─── DATA SHOWN

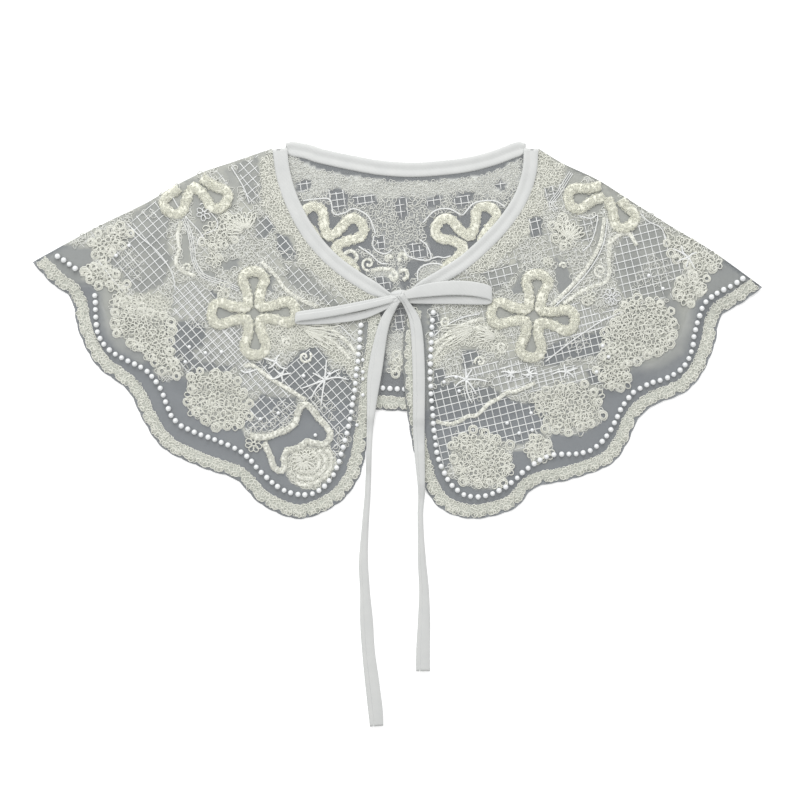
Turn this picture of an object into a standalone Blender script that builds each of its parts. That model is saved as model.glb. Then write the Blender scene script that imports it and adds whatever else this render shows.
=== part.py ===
"""Detachable lace collar, laid flat with its two fronts folded over the back and its ties in a bow.

The wide ring of embroidered organza is folded at both shoulders. Its back lies on the surface, its
fronts lie on the back, and past the back's hem they come down to the surface too. A folded tape
binds the neck, and its two ends are tied in a bow at the centre front.

Every table and size below is in millimetres. X runs to the right, Y away from the hem, Z up, and
the origin is on the surface under the middle of the whole laid-out collar. Left and right are as
seen from above with the hem towards the viewer.
"""

import math

import bmesh
import bpy
import numpy as np
from mathutils import Vector, geometry

MM = 0.001

# Cloth walls and the gaps between pieces
WALL = 1.2
GAP = 0.3
FRONT_LIFT = WALL + GAP
RAMP_START = 1.0
RAMP_LENGTH = 7.5

# Fold at the shoulders, where the front turns down beside the back's edge
FOLD_LIP = 1.5
FOLD_STEP = 0.25
FOLD_ROUND = 2.2
FOLD_DROP = 1.0
BACK_INSET = FOLD_LIP + FOLD_STEP + GAP
BACK_FOLD_TRIM = 5.0

# Raised embroidery: thick cord flowers and the looped border along the hem
CORD_WIDTH = 7.2
CORD_HEIGHT = 1.8
BORDER_START = 1.3
BORDER_END = 9.0
BORDER_HEIGHT = 0.8
BORDER_SLOPE = 0.8

# Neck binding and ties, of folded tape
TAPE_WIDTH = 9.2
TAPE_THICK = 1.8
BACK_TAPE_WIDTH = 9.4
CORNER_RISE = 0.6
CORNER_LENGTH = 22.0
TIE_SLOPE = 0.25

# Spacing of the points that the surfaces are made from. A filling point keeps a share of its step
# from every edge and row, and detail points closer than DETAIL_APART become one.
EDGE_STEP = 5.0
CORD_STEP = 3.75
TOP_STEP = 10.0
UNDER_STEP = 17.0
TAPE_STEP = 5.0
FILL_CLEAR = 0.45
FILL_APART = 0.5
DETAIL_APART = 0.75
FLOWER_SHARES = (-1.02, -0.62, 0.0, 0.62, 1.02)

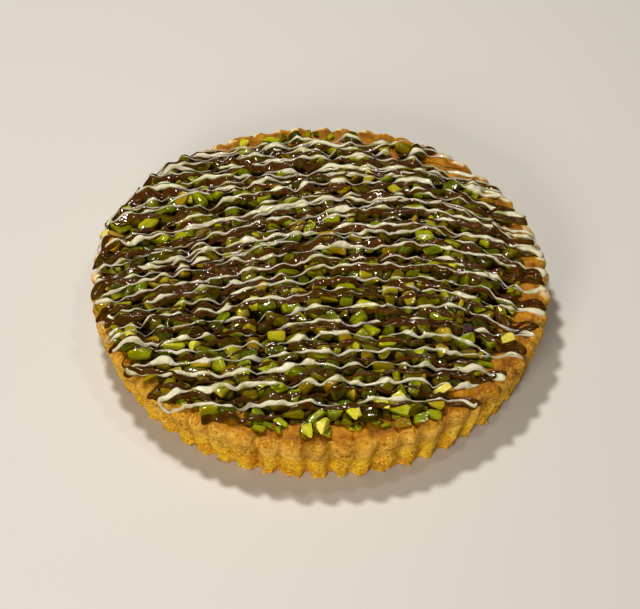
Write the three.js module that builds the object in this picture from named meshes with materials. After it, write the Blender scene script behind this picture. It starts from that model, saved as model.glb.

──────

SHORT EXERCISE. Return every entry exactly as given.

TASK RESULT.
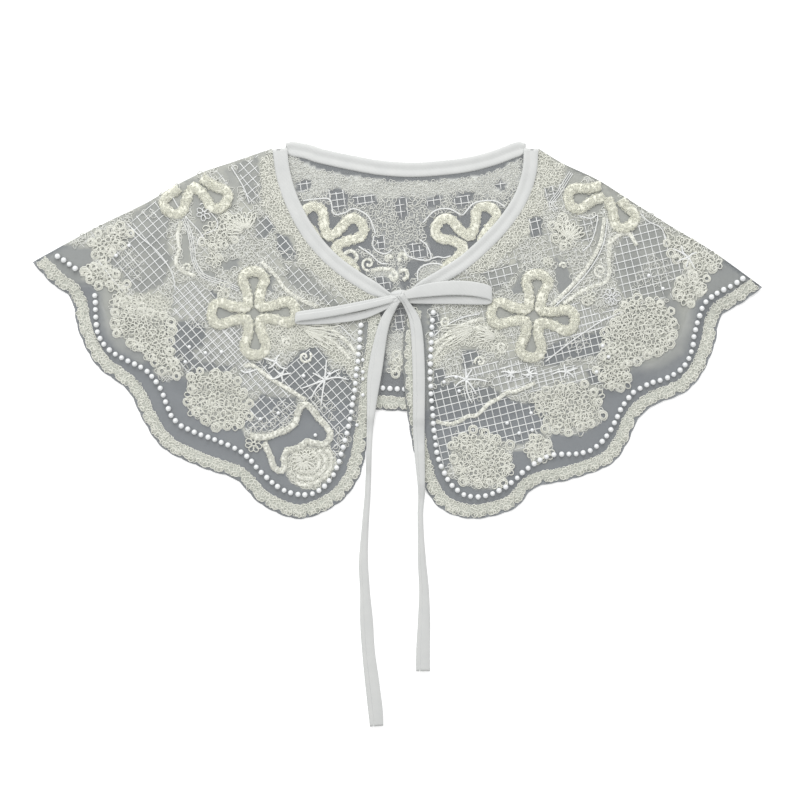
Turn this picture of an object into a standalone Blender script that builds each of its parts. That model is saved as model.glb. Then write the Blender scene script that imports it and adds whatever else this render shows.
=== part.py ===
"""Detachable lace collar, laid flat with its two fronts folded over the back and its ties in a bow.

The wide ring of embroidered organza is folded at both shoulders. Its back lies on the surface, its
fronts lie on the back, and past the back's hem they come down to the surface too. A folded tape
binds the neck, and its two ends are tied in a bow at the centre front.

Every table and size below is in millimetres. X runs to the right, Y away from the hem, Z up, and
the origin is on the surface under the middle of the whole laid-out collar. Left and right are as
seen from above with the hem towards the viewer.
"""

import math

import bmesh
import bpy
import numpy as np
from mathutils import Vector, geometry

MM = 0.001

# Cloth walls and the gaps between pieces
WALL = 1.2
GAP = 0.3
FRONT_LIFT = WALL + GAP
RAMP_START = 1.0
RAMP_LENGTH = 7.5

# Fold at the shoulders, where the front turns down beside the back's edge
FOLD_LIP = 1.5
FOLD_STEP = 0.25
FOLD_ROUND = 2.2
FOLD_DROP = 1.0
BACK_INSET = FOLD_LIP + FOLD_STEP + GAP
BACK_FOLD_TRIM = 5.0

# Raised embroidery: thick cord flowers and the looped border along the hem
CORD_WIDTH = 7.2
CORD_HEIGHT = 1.8
BORDER_START = 1.3
BORDER_END = 9.0
BORDER_HEIGHT = 0.8
BORDER_SLOPE = 0.8

# Neck binding and ties, of folded tape
TAPE_WIDTH = 9.2
TAPE_THICK = 1.8
BACK_TAPE_WIDTH = 9.4
CORNER_RISE = 0.6
CORNER_LENGTH = 22.0
TIE_SLOPE = 0.25

# Spacing of the points that the surfaces are made from. A filling point keeps a share of its step
# from every edge and row, and detail points closer than DETAIL_APART become one.
EDGE_STEP = 5.0
CORD_STEP = 3.75
TOP_STEP = 10.0
UNDER_STEP = 17.0
TAPE_STEP = 5.0
FILL_CLEAR = 0.45
FILL_APART = 0.5
DETAIL_APART = 0.75
FLOWER_SHARES = (-1.02, -0.62, 0.0, 0.62, 1.02)

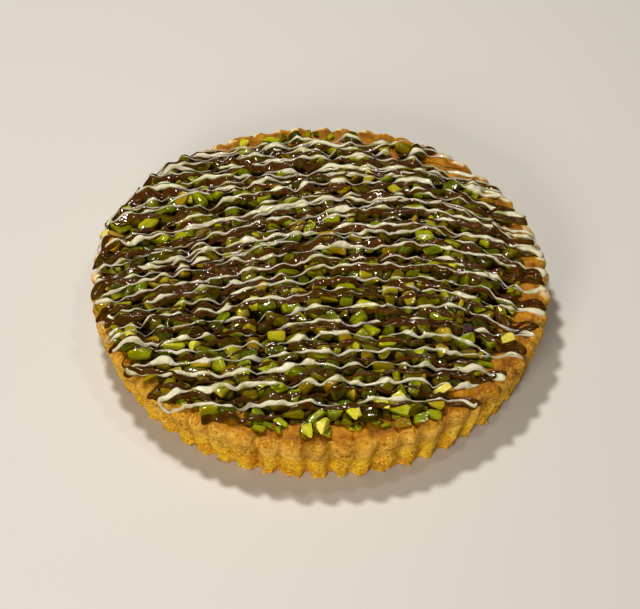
Write the three.js module that builds the object in this picture from named meshes with materials. After it, write the Blender scene script behind this picture. It starts from that model, saved as model.glb.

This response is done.